Fig 3. Genetic organization of the Ysa-Yts1 locus, between mutS and fumA in the Y. ruckeri core genome.

Each gene is colored according to association with a system or other specific role as indicated by the panel on the left. Nomenclature for Ysa (ysa) and Yst1 (gsp) is according to Venecia and Young [64] and Iwobi et al. [63]. The putative O-antigen cluster consists of protein sequences (green) WP_045844464–67 and WP_042527525. Genotypes, labelled A to H, represent the following sequences: (A) NVI-10705 and typical configuration of serotype O1 sequences that possess intact Ysa and Yst1; (B) NVI-9681 and typical configuration of serotype O2 with a O-antigen cluster in green; (C) SC09; (D) NVI-492 with partial Ysa deletion characteristic of CC10; (E) NVI-11073 with Ysa deletion; (F) NVI-5635 with partial Ysa and Yst1 deletion and a putative ICE inserted between mutS and the partial Ysa; (G) NVI-4479 with complete deletion of Ysa and Yst1; (H) NVI-11065 with complete deletion of Ysa and Yst1 including DUF 1996. The dotted line indicates a contig split (incomplete genome sequence).

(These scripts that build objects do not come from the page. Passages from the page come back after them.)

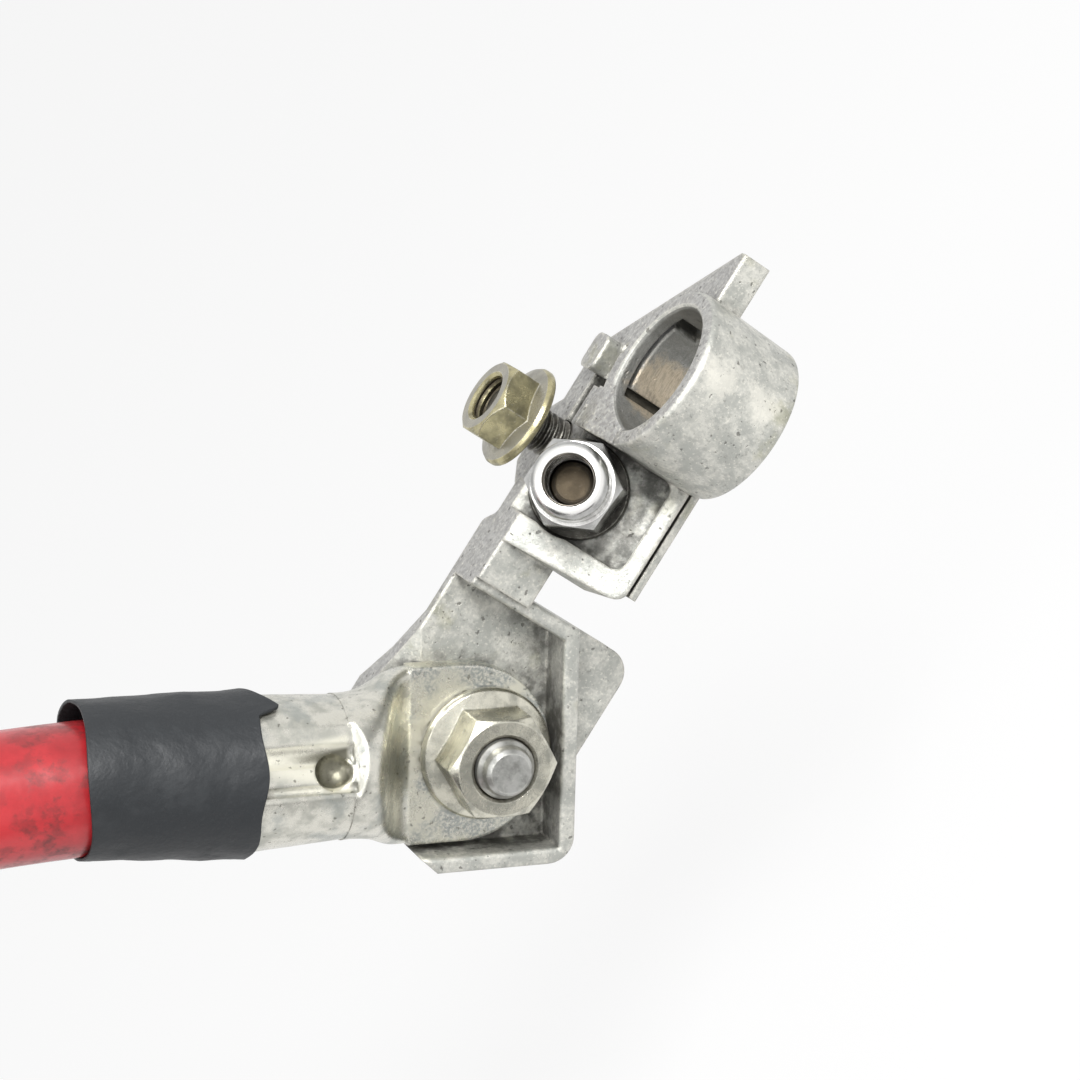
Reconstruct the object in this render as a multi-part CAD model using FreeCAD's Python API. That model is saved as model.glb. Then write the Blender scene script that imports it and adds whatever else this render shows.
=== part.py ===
import FreeCAD, Part
import math
import os

from FreeCAD import Matrix, Vector

# A clamp for a battery post, with its cable. Lengths are in millimetres and angles in degrees.
# The origin is the centre of the post bore at half its height. +Z runs up the post, -X runs along
# the bar from the post ring to the cable lug, and +Y points to the back of the bar.

# Post ring
POST_BORE_R = 8.8
RING_WALL = 2.5
RING_HALF = 7.5
RING_DRAFT = 0.4
MOUTH_CHAMFER = 0.5
RIM_ROUND = 0.9

# Valley beside the mouth, between the band at the back and the front of the ring
BAND_WIDTH = 2.6
VALLEY_SLOPE = 20.0
VALLEY_FRONT = 1.2

# Back flange and the tongue that closes on the post
LEDGE_TOP = 5.0
FLANGE_THICK = 4.0
FLANGE_BACK = 25.0
FLANGE_CORNER_X = -0.2
JAW_BACK = 28.0
JAW_BACK_X = -10.6
TAB_REACH = 6.9
TONGUE_SLIT = 0.6
WALL_SLIT_X = -3.4
WALL_SLIT = 1.2
WINDOW_FROM = 32.0
WINDOW_TO = 48.0
WINDOW_HEIGHT = 3.6
RECESS_LEFT = 5.0
RECESS_RIGHT = 1.6
RECESS_BACK = 17.0

# Upright stop on the flange
STOP_LENGTH = 5.1
STOP_DEPTH = 4.0
STOP_RIGHT_X = 1.4

# Clamp screw, its yoke and the jaws that the yoke draws together
SCREW_X = -13.8
SCREW_FROM_RING = 8.3
SCREW_R = 2.95
SCREW_HOLE_CLEARANCE = 0.3
JAW_SLIT = 1.6
JAW_END_X = -21.3
JAW_CORNER = 2.8
ARM_BACK = 12.2
JAW_BOTTOM = -6.0
TAIL_TOP = -3.2
TAIL_HALF_TOP = 4.2
TAIL_HALF_BOTTOM = 3.6
YOKE_WIDTH = 10.0
YOKE_WALL = 1.9
YOKE_BASE = 2.0
YOKE_CLEARANCE = 0.3
YOKE_TRAVEL = 2.0
SCREW_HEAD_ACROSS = 9.0
SCREW_HEAD_HEIGHT = 2.5

# Flange nuts: hole radius, width across flats, flange radius, flange thickness and height
NUT_THREAD_CLEARANCE = 0.05
NUT_SEAT_GAP = 0.3
M6_ACROSS = 10.0
M6_FLANGE_R = 7.1
M6_HEIGHT = 6.0
M8_ACROSS = 13.0
M8_FLANGE_R = 8.95
M8_HEIGHT = 8.0
FLANGE_EDGE = 1.1
LUG_NUT_TURN = -27.2
CLAMP_NUT_REST = 10.9
SCREW_END_IN_NUT = 4.4

# Ear with its sloping tray and the stud for a second cable
EAR_TILT = 30.0
TRAY_LENGTH = 13.3
TRAY_DEPTH = 3.0
EAR_LIP = 4.2
EAR_LIP_SLANT = 1.0
EAR_CORNER_R = 1.6
TRAY_SIDE_GAP = 0.4
TRAY_LIP = 2.25
EAR_OFFSET = 0.3
STUD_DOWN_SLOPE = 4.65
STUD_SIDE = 6.8
SMALL_STUD_R = 2.95
SMALL_STUD_ROOT = 3.2
SMALL_STUD_REACH = 11.0
COLLAR_ROUND = 1.3
MOUTH_ROUND = 0.4
SLEEVE_TURN = 26.0
WASHER_R = 6.6
WASHER_THICK = 1.0
SLEEVE_ACROSS = 11.0
SLEEVE_HEX_LENGTH = 9.4
SLEEVE_LENGTH = 15.8
SLEEVE_COLLAR_R = 4.95
SLEEVE_MOUTH_R = 3.1
SLEEVE_ROOM = 0.5
RAIL_GAP = 1.0
RAIL_THICK = 1.1
RAIL_FRONT = 4.2
RAIL_ROOT = 12.0

# Neck between ear and cable plate
SLOT_WIDTH = 4.8
NECK_FRONT = 11.8
NECK_BACK = 20.7
NECK_STEP = 18.0
NECK_STEP_BACK = 4.5
NECK_STEP_RUN = 1.7
NECK_BOTTOM = -0.9

# Plate and pocket that hold the cable lug
PLATE_FLOOR = 19.2
PLATE_BACK = 23.4
PLATE_PAD_BACK = 28.0
PLATE_BOTTOM = -21.6
PLATE_CORNER_R = 3.6
PLATE_LEFT_DROP = -3.5
POCKET_RIM = 12.6
POCKET_WALL = 2.2
POCKET_CLEARANCE = 0.5
POCKET_RIM_ROUND = 0.6
WALL_END = 7.2
FLARE_RELIEF_ANGLE = 38.0
FLARE_RELIEF_LEAD = 2.4

# The same plate, measured along the bar from the big stud towards the post
PAD_FROM_STUD = 6.4
PAD_FOOT_FROM_STUD = 13.4
PLATE_END_FROM_STUD = -4.1
BEVEL_START_FROM_STUD = 11.9
BEVEL_BEND_FROM_STUD = 5.4
BEVEL_END_FROM_STUD = -1.1
BEVEL_BEND_RISE = 3.0

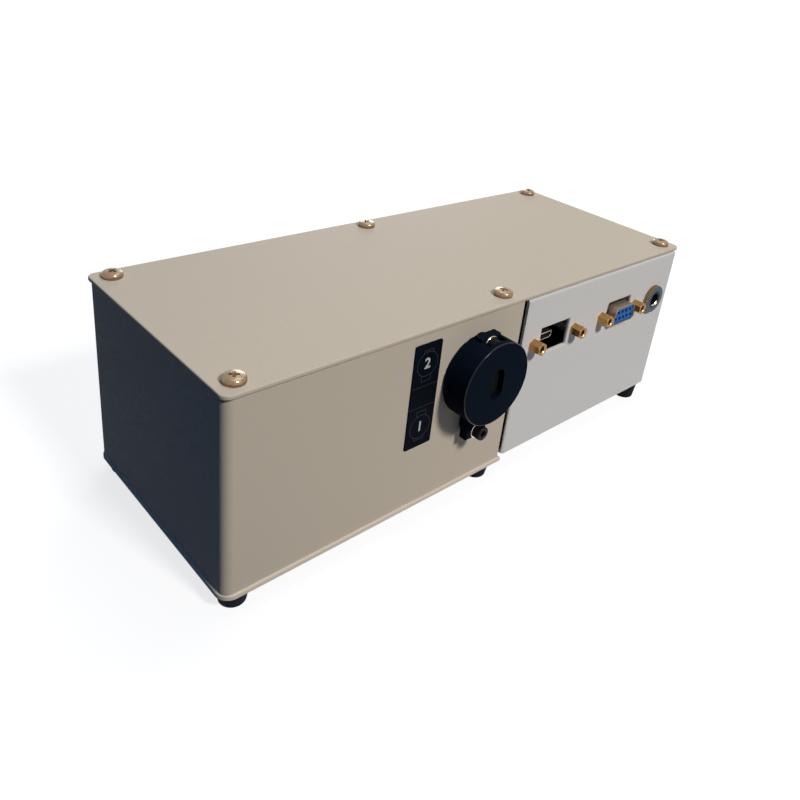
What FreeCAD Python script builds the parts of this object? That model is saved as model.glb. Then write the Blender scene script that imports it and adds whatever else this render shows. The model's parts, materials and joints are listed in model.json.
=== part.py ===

Fig 4. Genetic organization of the accessory VirB/VirD4 ICE and associated genes.

Genes are coloured according to function or association with each variant. Genes indicated by number represent virB2—virB11. virB3 and virB4 are fused. Genotypes A to D represent the following sequences: (A) NVI-10705 and typical configuration in CC1 isolates with downstream genes exclusive to CC1; (B) SC09 with downstream genes exclusive to this strain; (C) CFS007-82 with typical configuration of CC2 isolates; (D) NVI-11076 (CC7) with some of the downstream genes present in CC2.

Fig 5. Genetic organization of the yrIlm locus, between yhlA and AFP18 in the Y. ruckeri core genome and maximum likelihood core gene phylogeny of complete CC1 genomes indicating year of isolation, yrIlm copy number and variant (bottom right).

The complete sequence of strain NVH-3758 (CP023184; not included in this tree), isolated in Norway in 1987, contains a single copy of yrIlm [21]. Locus variants, labelled A to K, represent the following complete genomes: (A) NVI-6614 and NVI-10571 (CC1); (B) most modern CC1; (C) CFS007-82 (CC2); (D) KMM821 (CC2); (E) NVI-701 (CC1) and NVI-9681 (CC3); (F) NVI-1176 and NVI-1292 (CC1), and QMA0440 (CC5); (G) BigCreek74; (H) NVI-492 (CC10); (I) SC09; (J) empty site with partial IS256 in lineage B2; (K) empty site with no IS256 in lineages B1 and YRB, and MLVA clonal complexes CC7 and CC9.